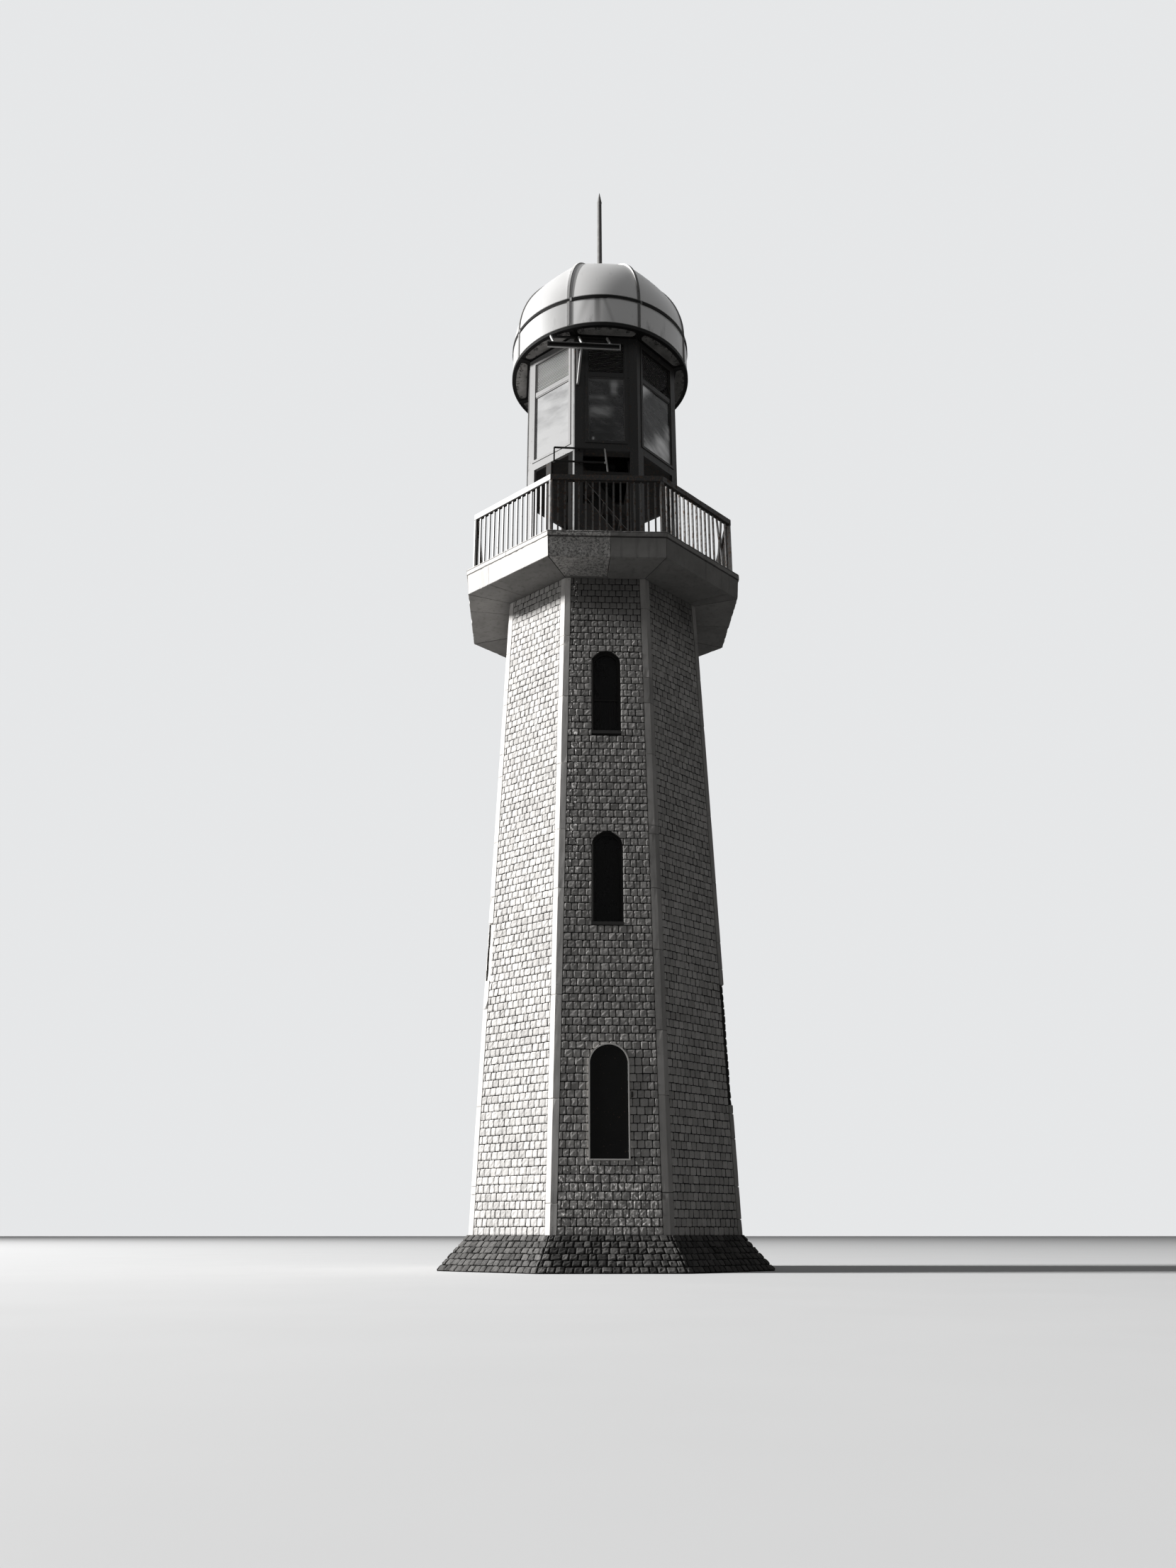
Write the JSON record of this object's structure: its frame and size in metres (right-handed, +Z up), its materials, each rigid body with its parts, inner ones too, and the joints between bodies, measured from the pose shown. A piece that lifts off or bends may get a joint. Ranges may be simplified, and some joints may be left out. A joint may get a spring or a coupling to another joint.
{
  "type": "lighthouse",
  "caption": "Eight-sided battered stone lighthouse on a sloping plinth, with arched windows, a railed oversailing balcony and a domed metal lantern with a spire.",
  "frame": {"origin": "centre of the base on the ground", "axes": "+Z up the tower, -Y out of the face with the windows, +X to the right of that face as seen from in front"},
  "size_m": [4.9242, 4.9242, 21.03],
  "materials": {
    "plinth_setts": "rough dark split-face setts, mortar joints",
    "tower_setts": "pale split-face setts, weathered, mortar joints",
    "dressed_stone": "smooth dressed stone, dirty joints",
    "balcony_stone": "weathered dressed stone with cracks and stains",
    "deck_stone": "worn screed",
    "surround_paint": "pale painted stone moulding",
    "plate_metal": "dark matt, blank",
    "window_paint": "dark matt paint",
    "sill_stone": "dark dressed stone",
    "window_glass": "dark dirty glass",
    "railing_paint": "pale paint, peeling and rusted",
    "lantern_paint": "pale satin paint, weathered",
    "dark_ironwork": "dark worn paint",
    "lantern_glass": "cloudy, streaked glass",
    "louvre_paint": "pale paint, dusty slats",
    "soffit_paint": "mottled grey paint with dark edges",
    "canopy_iron": "dark worn paint",
    "canopy_sheet": "pale translucent sheet, streaked",
    "spire_paint": "pale paint",
    "bracket_paint": "pale paint, rusted edges"
  },
  "bodies": {
    "root": {"back_left_railing": "railing_paint", "back_left_wall": "tower_setts", "back_railing": "railing_paint", "back_right_railing": "railing_paint", "back_right_wall": "tower_setts", "back_wall": "tower_setts", "balcony_coping": "balcony_stone", "balcony_deck": "deck_stone", "balcony_slab": "balcony_stone", "canopy_brackets": "canopy_iron", "canopy_ring": "canopy_iron", "canopy_soffit": "soffit_paint", "corner_strips": "dressed_stone", "cross_bar": "dark_ironwork", "dome_cap": "canopy_iron", "dome_gores": "canopy_sheet", "dome_ribs": "canopy_iron", "door_stiles": "lantern_paint", "finial": "spire_paint", "front_left_railing": "railing_paint", "front_left_wall": "tower_setts", "front_railing": "railing_paint", "front_right_railing": "railing_paint", "front_right_wall": "tower_setts", "front_wall": "tower_setts", "guard_hoop": "bracket_paint", "inscription_plate": "plate_metal", "lantern_bottom_rails": "lantern_paint", "lantern_floor": "dark_ironwork", "lantern_glass": "lantern_glass", "lantern_louvres": "louvre_paint", "lantern_posts": "lantern_paint", "lantern_top_rails": "lantern_paint", "lantern_transoms": "lantern_paint", "left_railing": "railing_paint", "left_wall": "tower_setts", "middle_floor": "deck_stone", "middle_ring": "canopy_iron", "middle_window_frame": "window_paint", "middle_window_glass": "window_glass", "plate_surround": "surround_paint", "plinth": "plinth_setts", "railing_posts": "railing_paint", "right_railing": "railing_paint", "right_wall": "tower_setts", "service_bracket": "bracket_paint", "side_post": "dark_ironwork", "skirt_ribs": "canopy_iron", "skirt_sheets": "canopy_sheet", "spire": "spire_paint", "spire_collar": "spire_paint", "stair_stringers": "dark_ironwork", "stair_treads": "dark_ironwork", "upper_floor": "deck_stone", "upper_window_frame": "window_paint", "upper_window_glass": "window_glass", "window_sills": "sill_stone"}
  },
  "joints": []
}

** What you should do **
Repeat the listing in full, keeping every line exactly as it is.

** Answer to this task **
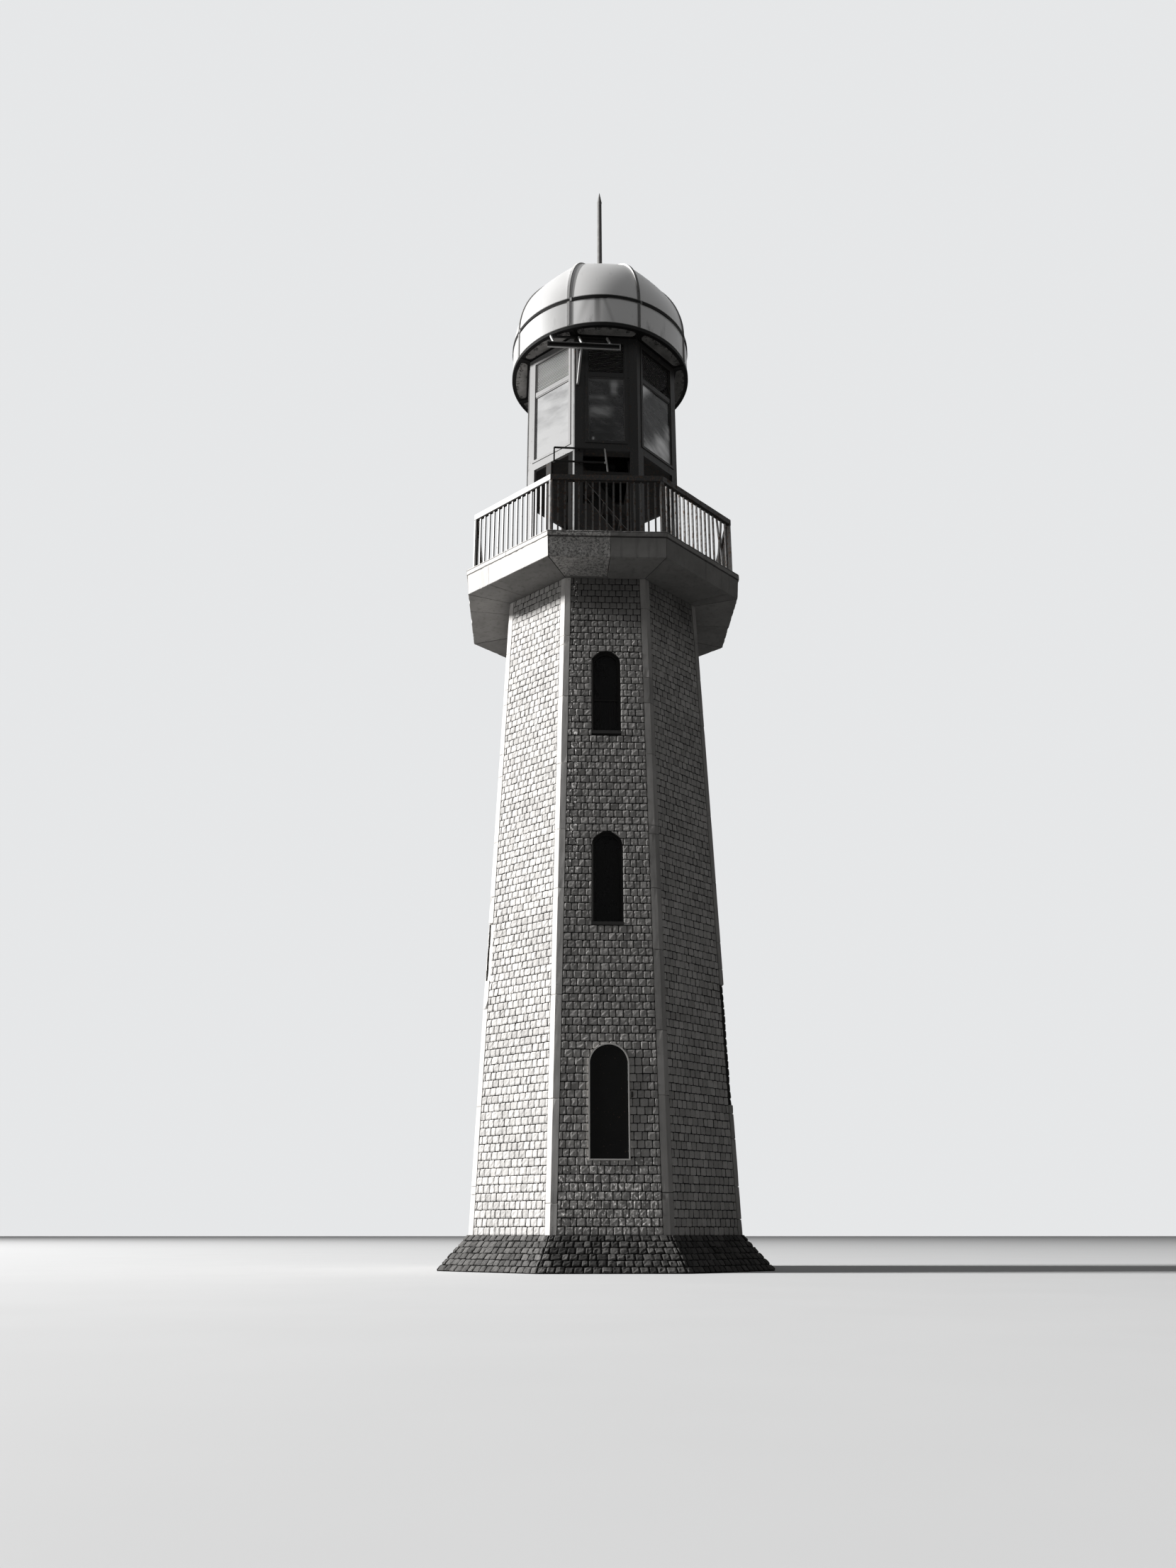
Write the JSON record of this object's structure: its frame and size in metres (right-handed, +Z up), its materials, each rigid body with its parts, inner ones too, and the joints between bodies, measured from the pose shown. A piece that lifts off or bends may get a joint. Ranges may be simplified, and some joints may be left out. A joint may get a spring or a coupling to another joint.
{
  "type": "lighthouse",
  "caption": "Eight-sided battered stone lighthouse on a sloping plinth, with arched windows, a railed oversailing balcony and a domed metal lantern with a spire.",
  "frame": {"origin": "centre of the base on the ground", "axes": "+Z up the tower, -Y out of the face with the windows, +X to the right of that face as seen from in front"},
  "size_m": [4.9242, 4.9242, 21.03],
  "materials": {
    "plinth_setts": "rough dark split-face setts, mortar joints",
    "tower_setts": "pale split-face setts, weathered, mortar joints",
    "dressed_stone": "smooth dressed stone, dirty joints",
    "balcony_stone": "weathered dressed stone with cracks and stains",
    "deck_stone": "worn screed",
    "surround_paint": "pale painted stone moulding",
    "plate_metal": "dark matt, blank",
    "window_paint": "dark matt paint",
    "sill_stone": "dark dressed stone",
    "window_glass": "dark dirty glass",
    "railing_paint": "pale paint, peeling and rusted",
    "lantern_paint": "pale satin paint, weathered",
    "dark_ironwork": "dark worn paint",
    "lantern_glass": "cloudy, streaked glass",
    "louvre_paint": "pale paint, dusty slats",
    "soffit_paint": "mottled grey paint with dark edges",
    "canopy_iron": "dark worn paint",
    "canopy_sheet": "pale translucent sheet, streaked",
    "spire_paint": "pale paint",
    "bracket_paint": "pale paint, rusted edges"
  },
  "bodies": {
    "root": {"back_left_railing": "railing_paint", "back_left_wall": "tower_setts", "back_railing": "railing_paint", "back_right_railing": "railing_paint", "back_right_wall": "tower_setts", "back_wall": "tower_setts", "balcony_coping": "balcony_stone", "balcony_deck": "deck_stone", "balcony_slab": "balcony_stone", "canopy_brackets": "canopy_iron", "canopy_ring": "canopy_iron", "canopy_soffit": "soffit_paint", "corner_strips": "dressed_stone", "cross_bar": "dark_ironwork", "dome_cap": "canopy_iron", "dome_gores": "canopy_sheet", "dome_ribs": "canopy_iron", "door_stiles": "lantern_paint", "finial": "spire_paint", "front_left_railing": "railing_paint", "front_left_wall": "tower_setts", "front_railing": "railing_paint", "front_right_railing": "railing_paint", "front_right_wall": "tower_setts", "front_wall": "tower_setts", "guard_hoop": "bracket_paint", "inscription_plate": "plate_metal", "lantern_bottom_rails": "lantern_paint", "lantern_floor": "dark_ironwork", "lantern_glass": "lantern_glass", "lantern_louvres": "louvre_paint", "lantern_posts": "lantern_paint", "lantern_top_rails": "lantern_paint", "lantern_transoms": "lantern_paint", "left_railing": "railing_paint", "left_wall": "tower_setts", "middle_floor": "deck_stone", "middle_ring": "canopy_iron", "middle_window_frame": "window_paint", "middle_window_glass": "window_glass", "plate_surround": "surround_paint", "plinth": "plinth_setts", "railing_posts": "railing_paint", "right_railing": "railing_paint", "right_wall": "tower_setts", "service_bracket": "bracket_paint", "side_post": "dark_ironwork", "skirt_ribs": "canopy_iron", "skirt_sheets": "canopy_sheet", "spire": "spire_paint", "spire_collar": "spire_paint", "stair_stringers": "dark_ironwork", "stair_treads": "dark_ironwork", "upper_floor": "deck_stone", "upper_window_frame": "window_paint", "upper_window_glass": "window_glass", "window_sills": "sill_stone"}
  },
  "joints": []
}